# [Problem details]
Quote the lines that run from the line containing "Write part 2" down to the line containing "return one(body)". Include both of those lines, reproduce each exactly, and omit everything else.

# [Records provided]
** Begin **

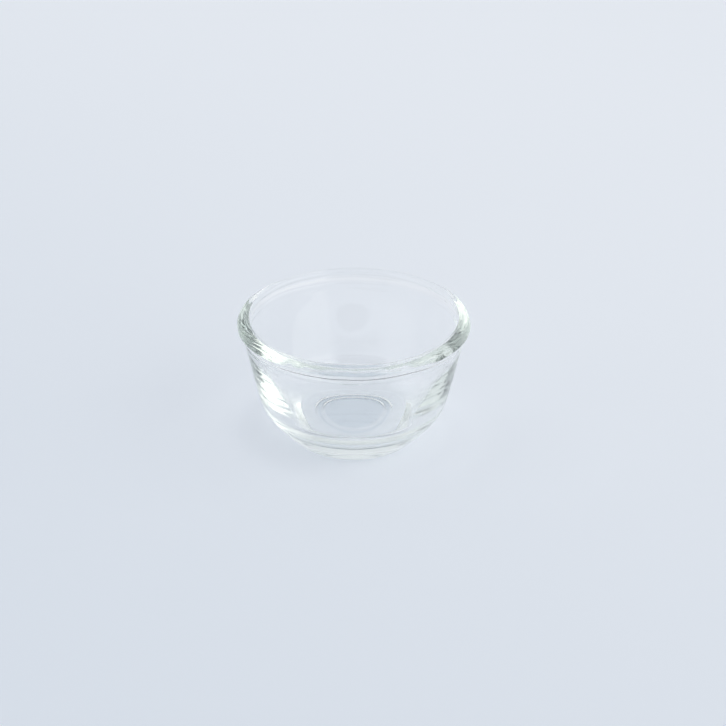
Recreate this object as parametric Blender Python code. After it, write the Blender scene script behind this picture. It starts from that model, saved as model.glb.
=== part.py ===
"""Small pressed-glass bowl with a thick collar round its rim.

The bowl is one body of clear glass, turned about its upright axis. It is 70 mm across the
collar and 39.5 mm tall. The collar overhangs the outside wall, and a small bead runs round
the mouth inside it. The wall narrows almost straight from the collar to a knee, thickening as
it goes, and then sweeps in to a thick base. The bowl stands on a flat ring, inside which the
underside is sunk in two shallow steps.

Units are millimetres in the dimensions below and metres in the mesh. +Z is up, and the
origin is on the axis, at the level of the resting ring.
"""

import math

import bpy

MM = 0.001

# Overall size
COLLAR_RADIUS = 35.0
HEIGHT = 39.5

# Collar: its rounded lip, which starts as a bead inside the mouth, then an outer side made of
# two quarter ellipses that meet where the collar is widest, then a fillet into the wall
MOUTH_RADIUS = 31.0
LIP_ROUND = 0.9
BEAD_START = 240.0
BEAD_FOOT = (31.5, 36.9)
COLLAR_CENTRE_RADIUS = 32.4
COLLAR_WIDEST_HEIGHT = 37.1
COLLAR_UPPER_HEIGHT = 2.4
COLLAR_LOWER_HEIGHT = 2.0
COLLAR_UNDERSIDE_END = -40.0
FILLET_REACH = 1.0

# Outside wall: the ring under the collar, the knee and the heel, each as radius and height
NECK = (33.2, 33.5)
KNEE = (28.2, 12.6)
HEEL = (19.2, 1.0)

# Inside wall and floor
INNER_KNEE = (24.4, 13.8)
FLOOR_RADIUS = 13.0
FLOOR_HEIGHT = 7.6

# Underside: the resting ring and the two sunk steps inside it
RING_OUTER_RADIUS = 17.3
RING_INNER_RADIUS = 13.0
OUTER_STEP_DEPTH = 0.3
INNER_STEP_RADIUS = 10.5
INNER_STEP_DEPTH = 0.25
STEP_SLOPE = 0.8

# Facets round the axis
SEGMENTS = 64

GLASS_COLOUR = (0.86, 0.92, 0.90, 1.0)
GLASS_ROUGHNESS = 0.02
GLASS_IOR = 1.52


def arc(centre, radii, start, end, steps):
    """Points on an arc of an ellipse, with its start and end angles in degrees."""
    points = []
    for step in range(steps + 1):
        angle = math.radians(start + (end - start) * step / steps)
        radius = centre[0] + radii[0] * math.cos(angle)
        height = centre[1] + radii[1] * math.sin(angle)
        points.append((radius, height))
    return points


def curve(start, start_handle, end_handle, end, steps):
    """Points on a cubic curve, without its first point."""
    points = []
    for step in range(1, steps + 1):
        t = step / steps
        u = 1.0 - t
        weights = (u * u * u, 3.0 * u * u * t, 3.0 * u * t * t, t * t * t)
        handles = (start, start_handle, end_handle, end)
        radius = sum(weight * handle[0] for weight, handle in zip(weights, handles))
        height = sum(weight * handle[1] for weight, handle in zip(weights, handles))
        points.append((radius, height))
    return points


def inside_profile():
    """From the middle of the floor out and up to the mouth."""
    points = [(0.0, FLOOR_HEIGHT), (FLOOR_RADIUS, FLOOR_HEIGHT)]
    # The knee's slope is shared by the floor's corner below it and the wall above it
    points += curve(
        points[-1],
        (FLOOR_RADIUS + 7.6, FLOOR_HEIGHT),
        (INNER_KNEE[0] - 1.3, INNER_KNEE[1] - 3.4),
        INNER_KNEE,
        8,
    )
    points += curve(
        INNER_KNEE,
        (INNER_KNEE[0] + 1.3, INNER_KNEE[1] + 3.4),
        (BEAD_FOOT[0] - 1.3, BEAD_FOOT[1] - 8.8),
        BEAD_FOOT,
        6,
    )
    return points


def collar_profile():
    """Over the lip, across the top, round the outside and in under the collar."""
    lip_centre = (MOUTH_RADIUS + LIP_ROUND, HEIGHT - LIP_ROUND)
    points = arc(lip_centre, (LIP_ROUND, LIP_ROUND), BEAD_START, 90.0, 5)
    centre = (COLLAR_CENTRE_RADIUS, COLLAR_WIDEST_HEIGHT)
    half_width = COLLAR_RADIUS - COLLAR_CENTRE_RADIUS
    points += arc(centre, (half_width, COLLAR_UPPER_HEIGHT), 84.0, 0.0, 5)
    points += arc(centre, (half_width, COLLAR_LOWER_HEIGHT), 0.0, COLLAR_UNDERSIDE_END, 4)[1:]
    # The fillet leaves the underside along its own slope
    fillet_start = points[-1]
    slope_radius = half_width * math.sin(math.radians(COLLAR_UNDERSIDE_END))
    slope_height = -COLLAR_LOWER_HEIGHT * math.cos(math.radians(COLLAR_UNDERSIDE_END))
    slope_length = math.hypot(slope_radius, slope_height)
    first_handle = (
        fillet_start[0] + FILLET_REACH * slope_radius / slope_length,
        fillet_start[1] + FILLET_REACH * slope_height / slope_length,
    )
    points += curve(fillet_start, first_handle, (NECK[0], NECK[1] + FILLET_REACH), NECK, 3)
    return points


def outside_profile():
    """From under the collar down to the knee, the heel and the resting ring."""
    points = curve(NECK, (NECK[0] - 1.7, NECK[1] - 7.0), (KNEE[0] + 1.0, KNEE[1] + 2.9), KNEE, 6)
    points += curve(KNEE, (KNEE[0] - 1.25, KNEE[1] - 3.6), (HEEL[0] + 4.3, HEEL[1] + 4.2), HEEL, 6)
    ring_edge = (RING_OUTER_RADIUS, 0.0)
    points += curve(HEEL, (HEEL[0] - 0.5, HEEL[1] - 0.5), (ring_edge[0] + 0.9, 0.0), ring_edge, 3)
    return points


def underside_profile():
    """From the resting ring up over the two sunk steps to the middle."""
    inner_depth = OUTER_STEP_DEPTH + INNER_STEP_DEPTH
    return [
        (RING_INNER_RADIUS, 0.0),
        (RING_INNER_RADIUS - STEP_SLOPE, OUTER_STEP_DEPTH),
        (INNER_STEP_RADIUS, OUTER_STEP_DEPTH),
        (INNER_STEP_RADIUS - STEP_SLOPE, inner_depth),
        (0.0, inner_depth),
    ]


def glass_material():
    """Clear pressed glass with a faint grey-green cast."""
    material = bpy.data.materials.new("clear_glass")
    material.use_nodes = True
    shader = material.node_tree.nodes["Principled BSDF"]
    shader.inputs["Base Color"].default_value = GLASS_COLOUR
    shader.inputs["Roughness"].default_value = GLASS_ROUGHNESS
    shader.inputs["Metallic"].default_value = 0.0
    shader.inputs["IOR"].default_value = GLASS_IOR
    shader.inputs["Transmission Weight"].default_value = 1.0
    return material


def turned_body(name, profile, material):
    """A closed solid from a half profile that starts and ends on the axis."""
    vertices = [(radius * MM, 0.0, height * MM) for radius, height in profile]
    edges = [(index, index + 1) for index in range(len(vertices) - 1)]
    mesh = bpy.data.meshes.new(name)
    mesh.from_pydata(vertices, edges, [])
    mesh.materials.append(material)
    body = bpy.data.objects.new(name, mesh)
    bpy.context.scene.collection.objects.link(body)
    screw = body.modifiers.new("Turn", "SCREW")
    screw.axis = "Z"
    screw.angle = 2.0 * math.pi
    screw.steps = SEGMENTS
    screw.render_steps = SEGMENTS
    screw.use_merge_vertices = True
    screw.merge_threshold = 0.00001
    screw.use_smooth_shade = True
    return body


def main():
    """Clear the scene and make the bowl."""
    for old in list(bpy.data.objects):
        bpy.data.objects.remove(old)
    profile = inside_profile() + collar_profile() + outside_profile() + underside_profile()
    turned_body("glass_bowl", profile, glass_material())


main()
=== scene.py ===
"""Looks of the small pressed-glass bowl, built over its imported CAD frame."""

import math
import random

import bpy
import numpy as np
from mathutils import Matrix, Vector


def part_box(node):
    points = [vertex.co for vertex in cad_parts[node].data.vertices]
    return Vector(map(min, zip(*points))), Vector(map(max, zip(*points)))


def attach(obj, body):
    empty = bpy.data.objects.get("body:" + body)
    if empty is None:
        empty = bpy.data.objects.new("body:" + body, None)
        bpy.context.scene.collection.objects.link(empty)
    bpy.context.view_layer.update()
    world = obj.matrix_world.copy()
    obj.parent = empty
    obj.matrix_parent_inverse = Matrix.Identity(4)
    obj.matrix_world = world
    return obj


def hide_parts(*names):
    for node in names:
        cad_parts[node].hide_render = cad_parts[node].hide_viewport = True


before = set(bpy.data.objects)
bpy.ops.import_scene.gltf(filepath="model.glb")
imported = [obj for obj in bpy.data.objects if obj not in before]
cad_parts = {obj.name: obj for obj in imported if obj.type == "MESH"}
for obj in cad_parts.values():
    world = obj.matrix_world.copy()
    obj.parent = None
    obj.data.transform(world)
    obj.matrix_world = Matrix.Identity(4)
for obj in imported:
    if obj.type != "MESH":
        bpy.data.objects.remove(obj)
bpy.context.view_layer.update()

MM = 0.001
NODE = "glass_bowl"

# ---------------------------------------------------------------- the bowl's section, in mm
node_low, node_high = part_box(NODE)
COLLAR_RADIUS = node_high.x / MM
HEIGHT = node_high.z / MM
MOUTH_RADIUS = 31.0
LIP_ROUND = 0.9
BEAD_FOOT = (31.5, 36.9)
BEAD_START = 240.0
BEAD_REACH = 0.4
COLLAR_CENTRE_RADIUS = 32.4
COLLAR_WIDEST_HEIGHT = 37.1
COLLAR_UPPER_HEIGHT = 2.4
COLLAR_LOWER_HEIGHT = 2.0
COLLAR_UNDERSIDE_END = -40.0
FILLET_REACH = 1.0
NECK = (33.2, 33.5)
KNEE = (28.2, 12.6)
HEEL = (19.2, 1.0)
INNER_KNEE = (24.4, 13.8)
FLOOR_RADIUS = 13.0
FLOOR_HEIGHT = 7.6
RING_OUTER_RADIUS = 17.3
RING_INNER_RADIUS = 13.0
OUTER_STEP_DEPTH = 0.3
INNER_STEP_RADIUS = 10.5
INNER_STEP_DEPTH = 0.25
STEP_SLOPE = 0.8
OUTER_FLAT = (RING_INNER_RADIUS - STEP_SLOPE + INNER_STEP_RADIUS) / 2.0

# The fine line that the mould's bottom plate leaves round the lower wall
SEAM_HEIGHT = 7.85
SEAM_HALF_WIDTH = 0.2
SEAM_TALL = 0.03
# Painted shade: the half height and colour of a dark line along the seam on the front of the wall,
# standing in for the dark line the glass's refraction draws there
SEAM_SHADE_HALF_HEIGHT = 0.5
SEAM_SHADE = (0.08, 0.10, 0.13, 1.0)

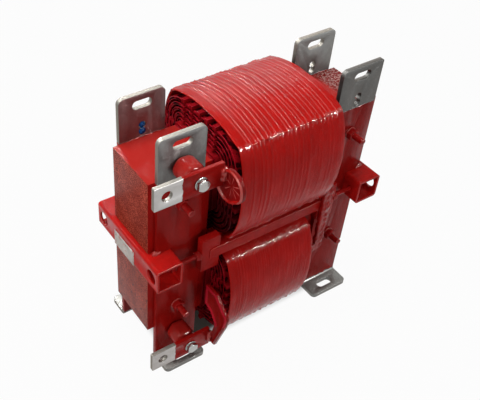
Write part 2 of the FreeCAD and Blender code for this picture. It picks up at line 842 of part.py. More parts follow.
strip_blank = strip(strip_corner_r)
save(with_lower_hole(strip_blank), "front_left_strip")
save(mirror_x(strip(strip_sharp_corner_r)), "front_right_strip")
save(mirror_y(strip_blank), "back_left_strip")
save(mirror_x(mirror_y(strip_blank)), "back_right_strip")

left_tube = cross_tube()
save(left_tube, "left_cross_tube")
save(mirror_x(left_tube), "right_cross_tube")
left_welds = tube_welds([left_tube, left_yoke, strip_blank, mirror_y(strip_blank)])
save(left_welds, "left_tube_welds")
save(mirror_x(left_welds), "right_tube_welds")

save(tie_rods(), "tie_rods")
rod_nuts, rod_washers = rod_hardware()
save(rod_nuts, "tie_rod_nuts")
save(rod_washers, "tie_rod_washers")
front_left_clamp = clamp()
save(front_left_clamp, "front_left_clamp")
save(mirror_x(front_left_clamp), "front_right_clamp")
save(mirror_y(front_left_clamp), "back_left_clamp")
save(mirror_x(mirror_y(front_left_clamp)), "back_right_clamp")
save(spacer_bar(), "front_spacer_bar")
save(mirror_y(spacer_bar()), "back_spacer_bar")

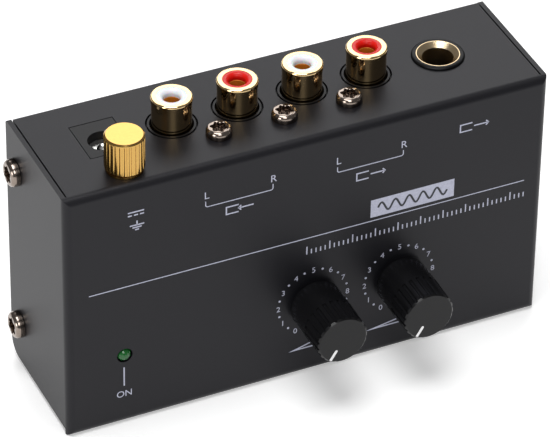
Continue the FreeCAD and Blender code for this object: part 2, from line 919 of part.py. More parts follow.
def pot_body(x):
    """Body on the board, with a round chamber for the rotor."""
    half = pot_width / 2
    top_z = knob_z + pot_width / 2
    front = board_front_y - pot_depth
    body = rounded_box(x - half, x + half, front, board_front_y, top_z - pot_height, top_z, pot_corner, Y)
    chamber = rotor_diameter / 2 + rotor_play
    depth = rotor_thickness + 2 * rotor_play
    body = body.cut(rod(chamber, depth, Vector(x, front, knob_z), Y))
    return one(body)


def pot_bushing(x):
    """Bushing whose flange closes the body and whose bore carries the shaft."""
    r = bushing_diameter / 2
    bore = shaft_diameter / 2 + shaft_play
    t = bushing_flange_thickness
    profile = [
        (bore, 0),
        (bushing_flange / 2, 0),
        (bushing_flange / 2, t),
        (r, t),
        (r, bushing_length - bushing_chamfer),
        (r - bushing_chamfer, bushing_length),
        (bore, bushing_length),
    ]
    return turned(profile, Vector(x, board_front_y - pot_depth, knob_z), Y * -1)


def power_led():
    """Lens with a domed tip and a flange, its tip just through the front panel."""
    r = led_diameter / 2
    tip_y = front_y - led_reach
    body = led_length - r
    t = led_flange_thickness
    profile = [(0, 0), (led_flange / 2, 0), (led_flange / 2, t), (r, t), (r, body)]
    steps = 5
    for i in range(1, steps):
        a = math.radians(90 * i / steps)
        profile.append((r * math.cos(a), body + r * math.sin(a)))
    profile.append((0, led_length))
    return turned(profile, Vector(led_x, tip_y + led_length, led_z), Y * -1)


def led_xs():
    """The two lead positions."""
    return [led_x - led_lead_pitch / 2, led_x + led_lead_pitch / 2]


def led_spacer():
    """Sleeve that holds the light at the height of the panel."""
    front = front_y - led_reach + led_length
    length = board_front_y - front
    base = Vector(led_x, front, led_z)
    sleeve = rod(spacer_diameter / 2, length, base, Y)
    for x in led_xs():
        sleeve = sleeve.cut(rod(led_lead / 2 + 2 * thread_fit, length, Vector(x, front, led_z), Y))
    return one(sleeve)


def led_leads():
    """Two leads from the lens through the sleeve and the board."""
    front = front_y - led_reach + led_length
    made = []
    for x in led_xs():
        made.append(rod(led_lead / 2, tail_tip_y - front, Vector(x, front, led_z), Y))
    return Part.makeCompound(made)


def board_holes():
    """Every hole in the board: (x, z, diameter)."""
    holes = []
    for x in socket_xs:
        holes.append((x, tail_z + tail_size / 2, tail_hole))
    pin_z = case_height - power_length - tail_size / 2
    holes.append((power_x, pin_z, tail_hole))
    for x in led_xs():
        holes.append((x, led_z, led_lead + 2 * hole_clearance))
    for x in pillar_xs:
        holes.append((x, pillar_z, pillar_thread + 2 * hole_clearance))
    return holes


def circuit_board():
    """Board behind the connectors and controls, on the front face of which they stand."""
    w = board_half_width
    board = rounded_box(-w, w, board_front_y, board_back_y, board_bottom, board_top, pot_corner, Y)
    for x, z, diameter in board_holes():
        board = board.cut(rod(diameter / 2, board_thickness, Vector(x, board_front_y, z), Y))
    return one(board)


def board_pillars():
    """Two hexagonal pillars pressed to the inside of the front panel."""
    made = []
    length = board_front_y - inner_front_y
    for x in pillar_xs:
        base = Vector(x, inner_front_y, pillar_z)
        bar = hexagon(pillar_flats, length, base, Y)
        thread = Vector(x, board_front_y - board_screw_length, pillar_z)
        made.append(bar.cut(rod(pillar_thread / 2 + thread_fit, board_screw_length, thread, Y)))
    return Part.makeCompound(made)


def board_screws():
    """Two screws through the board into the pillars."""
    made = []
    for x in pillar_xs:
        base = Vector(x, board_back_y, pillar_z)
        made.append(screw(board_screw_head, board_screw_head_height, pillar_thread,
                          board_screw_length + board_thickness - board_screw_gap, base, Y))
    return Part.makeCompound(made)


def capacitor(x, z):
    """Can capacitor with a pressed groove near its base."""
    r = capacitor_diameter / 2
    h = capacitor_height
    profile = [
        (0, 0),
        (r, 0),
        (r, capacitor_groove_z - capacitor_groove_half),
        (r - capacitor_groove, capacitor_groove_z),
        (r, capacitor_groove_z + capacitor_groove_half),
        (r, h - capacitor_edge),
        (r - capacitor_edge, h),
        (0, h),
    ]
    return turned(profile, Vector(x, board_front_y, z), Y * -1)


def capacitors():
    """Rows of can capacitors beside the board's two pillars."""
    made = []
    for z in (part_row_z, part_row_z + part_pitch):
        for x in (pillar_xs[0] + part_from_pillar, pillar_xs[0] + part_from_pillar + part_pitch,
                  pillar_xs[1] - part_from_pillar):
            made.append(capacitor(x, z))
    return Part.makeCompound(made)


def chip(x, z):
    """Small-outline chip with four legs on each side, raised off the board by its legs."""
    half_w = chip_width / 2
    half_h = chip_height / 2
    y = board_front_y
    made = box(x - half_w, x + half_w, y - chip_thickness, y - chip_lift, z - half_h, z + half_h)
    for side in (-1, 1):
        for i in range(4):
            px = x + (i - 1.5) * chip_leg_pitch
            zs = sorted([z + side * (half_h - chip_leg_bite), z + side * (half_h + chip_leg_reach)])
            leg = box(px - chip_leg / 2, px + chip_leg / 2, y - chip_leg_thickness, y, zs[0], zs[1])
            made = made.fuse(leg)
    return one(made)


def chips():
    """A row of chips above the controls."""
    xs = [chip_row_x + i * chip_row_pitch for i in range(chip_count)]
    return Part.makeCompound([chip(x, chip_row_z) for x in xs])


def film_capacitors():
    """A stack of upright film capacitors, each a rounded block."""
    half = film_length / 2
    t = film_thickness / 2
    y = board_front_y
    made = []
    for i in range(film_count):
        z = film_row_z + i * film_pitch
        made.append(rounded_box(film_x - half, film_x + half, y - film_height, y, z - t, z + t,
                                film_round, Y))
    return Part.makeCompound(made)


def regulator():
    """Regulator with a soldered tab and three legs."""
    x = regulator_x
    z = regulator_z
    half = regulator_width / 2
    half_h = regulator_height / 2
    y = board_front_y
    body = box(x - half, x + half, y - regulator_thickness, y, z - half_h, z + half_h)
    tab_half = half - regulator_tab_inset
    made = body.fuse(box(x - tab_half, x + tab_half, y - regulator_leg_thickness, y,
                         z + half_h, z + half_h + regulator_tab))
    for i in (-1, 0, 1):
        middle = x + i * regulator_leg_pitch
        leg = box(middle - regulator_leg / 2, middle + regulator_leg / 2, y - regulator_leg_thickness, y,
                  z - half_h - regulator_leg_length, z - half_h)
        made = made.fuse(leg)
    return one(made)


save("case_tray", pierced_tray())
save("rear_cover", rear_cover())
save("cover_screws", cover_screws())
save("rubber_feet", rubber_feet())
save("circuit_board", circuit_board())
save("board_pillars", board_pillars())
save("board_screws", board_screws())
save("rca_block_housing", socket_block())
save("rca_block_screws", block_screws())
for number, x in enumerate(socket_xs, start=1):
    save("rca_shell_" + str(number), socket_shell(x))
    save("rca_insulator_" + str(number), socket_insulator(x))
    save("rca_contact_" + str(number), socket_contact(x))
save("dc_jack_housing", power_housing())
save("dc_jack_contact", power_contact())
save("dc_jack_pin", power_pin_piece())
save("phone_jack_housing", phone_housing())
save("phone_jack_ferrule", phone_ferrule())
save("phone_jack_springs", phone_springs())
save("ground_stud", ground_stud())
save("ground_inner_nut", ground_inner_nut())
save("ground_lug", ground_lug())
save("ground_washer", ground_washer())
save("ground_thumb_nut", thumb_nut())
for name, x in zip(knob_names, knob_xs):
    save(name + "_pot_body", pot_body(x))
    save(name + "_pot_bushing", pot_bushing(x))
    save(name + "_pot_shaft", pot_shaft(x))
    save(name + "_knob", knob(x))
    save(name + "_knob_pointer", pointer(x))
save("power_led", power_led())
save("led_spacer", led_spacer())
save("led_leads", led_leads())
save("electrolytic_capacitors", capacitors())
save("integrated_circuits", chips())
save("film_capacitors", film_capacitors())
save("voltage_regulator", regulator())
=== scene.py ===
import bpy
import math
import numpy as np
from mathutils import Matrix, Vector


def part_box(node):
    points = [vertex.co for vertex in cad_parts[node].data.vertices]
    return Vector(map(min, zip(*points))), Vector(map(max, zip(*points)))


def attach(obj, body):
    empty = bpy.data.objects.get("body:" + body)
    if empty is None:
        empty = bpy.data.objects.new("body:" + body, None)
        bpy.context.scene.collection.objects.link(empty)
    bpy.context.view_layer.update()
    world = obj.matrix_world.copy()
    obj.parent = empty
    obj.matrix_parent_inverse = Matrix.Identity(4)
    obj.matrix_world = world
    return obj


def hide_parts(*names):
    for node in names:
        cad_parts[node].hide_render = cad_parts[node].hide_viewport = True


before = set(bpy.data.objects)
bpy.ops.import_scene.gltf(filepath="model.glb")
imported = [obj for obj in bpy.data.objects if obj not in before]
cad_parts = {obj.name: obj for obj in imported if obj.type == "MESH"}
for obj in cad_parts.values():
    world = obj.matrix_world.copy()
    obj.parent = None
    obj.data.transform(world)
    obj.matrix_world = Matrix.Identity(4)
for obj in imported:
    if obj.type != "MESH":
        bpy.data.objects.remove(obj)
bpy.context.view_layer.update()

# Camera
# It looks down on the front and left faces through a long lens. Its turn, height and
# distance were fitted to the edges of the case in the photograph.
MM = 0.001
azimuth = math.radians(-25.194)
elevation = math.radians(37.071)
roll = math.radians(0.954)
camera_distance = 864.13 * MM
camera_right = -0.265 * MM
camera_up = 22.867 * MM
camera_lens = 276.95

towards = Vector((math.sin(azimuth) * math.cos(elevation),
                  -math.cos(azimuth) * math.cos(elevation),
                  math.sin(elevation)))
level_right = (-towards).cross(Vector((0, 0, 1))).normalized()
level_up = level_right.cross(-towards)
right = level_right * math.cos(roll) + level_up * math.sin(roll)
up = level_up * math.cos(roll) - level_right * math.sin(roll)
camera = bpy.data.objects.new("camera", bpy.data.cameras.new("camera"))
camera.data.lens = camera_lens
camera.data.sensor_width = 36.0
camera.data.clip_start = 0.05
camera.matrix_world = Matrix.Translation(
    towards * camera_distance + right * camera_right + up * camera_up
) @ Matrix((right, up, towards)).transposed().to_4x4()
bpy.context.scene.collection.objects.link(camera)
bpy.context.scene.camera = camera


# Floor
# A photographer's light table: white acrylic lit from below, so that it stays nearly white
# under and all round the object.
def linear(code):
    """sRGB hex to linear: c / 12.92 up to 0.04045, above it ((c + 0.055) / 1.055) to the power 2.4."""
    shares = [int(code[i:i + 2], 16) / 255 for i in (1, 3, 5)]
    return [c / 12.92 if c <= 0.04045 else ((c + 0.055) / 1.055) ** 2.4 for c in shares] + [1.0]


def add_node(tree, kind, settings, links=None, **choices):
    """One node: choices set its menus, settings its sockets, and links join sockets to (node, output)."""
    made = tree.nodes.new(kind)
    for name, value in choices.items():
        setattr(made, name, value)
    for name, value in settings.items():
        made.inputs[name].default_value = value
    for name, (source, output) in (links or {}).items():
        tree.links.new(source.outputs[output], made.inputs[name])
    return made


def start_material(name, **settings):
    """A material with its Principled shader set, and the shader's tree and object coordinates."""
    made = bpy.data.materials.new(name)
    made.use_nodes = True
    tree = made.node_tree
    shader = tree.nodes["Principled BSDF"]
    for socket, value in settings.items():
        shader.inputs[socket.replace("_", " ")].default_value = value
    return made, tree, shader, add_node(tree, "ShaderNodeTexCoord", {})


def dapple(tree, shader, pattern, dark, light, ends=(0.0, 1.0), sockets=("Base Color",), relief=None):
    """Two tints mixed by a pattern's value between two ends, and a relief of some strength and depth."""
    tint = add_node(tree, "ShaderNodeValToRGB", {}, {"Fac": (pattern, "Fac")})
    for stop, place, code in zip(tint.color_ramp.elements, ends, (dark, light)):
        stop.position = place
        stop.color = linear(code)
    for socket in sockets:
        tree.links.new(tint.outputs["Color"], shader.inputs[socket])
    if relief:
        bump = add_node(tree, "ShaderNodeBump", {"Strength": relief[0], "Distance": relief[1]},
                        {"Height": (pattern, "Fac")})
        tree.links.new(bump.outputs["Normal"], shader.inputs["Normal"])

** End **

# [Finished answer]
Write part 2 of the FreeCAD and Blender code for this picture. It picks up at line 842 of part.py. More parts follow.
strip_blank = strip(strip_corner_r)
save(with_lower_hole(strip_blank), "front_left_strip")
save(mirror_x(strip(strip_sharp_corner_r)), "front_right_strip")
save(mirror_y(strip_blank), "back_left_strip")
save(mirror_x(mirror_y(strip_blank)), "back_right_strip")

left_tube = cross_tube()
save(left_tube, "left_cross_tube")
save(mirror_x(left_tube), "right_cross_tube")
left_welds = tube_welds([left_tube, left_yoke, strip_blank, mirror_y(strip_blank)])
save(left_welds, "left_tube_welds")
save(mirror_x(left_welds), "right_tube_welds")

save(tie_rods(), "tie_rods")
rod_nuts, rod_washers = rod_hardware()
save(rod_nuts, "tie_rod_nuts")
save(rod_washers, "tie_rod_washers")
front_left_clamp = clamp()
save(front_left_clamp, "front_left_clamp")
save(mirror_x(front_left_clamp), "front_right_clamp")
save(mirror_y(front_left_clamp), "back_left_clamp")
save(mirror_x(mirror_y(front_left_clamp)), "back_right_clamp")
save(spacer_bar(), "front_spacer_bar")
save(mirror_y(spacer_bar()), "back_spacer_bar")

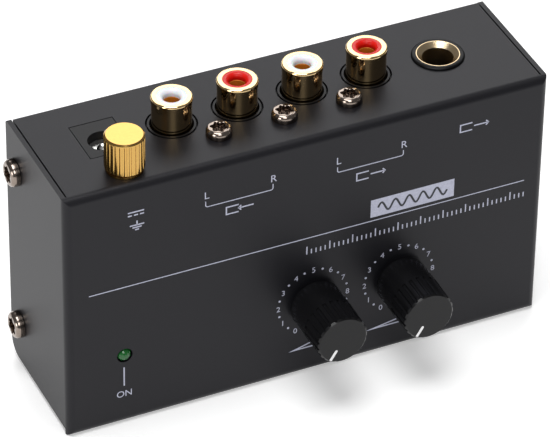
Continue the FreeCAD and Blender code for this object: part 2, from line 919 of part.py. More parts follow.
def pot_body(x):
    """Body on the board, with a round chamber for the rotor."""
    half = pot_width / 2
    top_z = knob_z + pot_width / 2
    front = board_front_y - pot_depth
    body = rounded_box(x - half, x + half, front, board_front_y, top_z - pot_height, top_z, pot_corner, Y)
    chamber = rotor_diameter / 2 + rotor_play
    depth = rotor_thickness + 2 * rotor_play
    body = body.cut(rod(chamber, depth, Vector(x, front, knob_z), Y))
    return one(body)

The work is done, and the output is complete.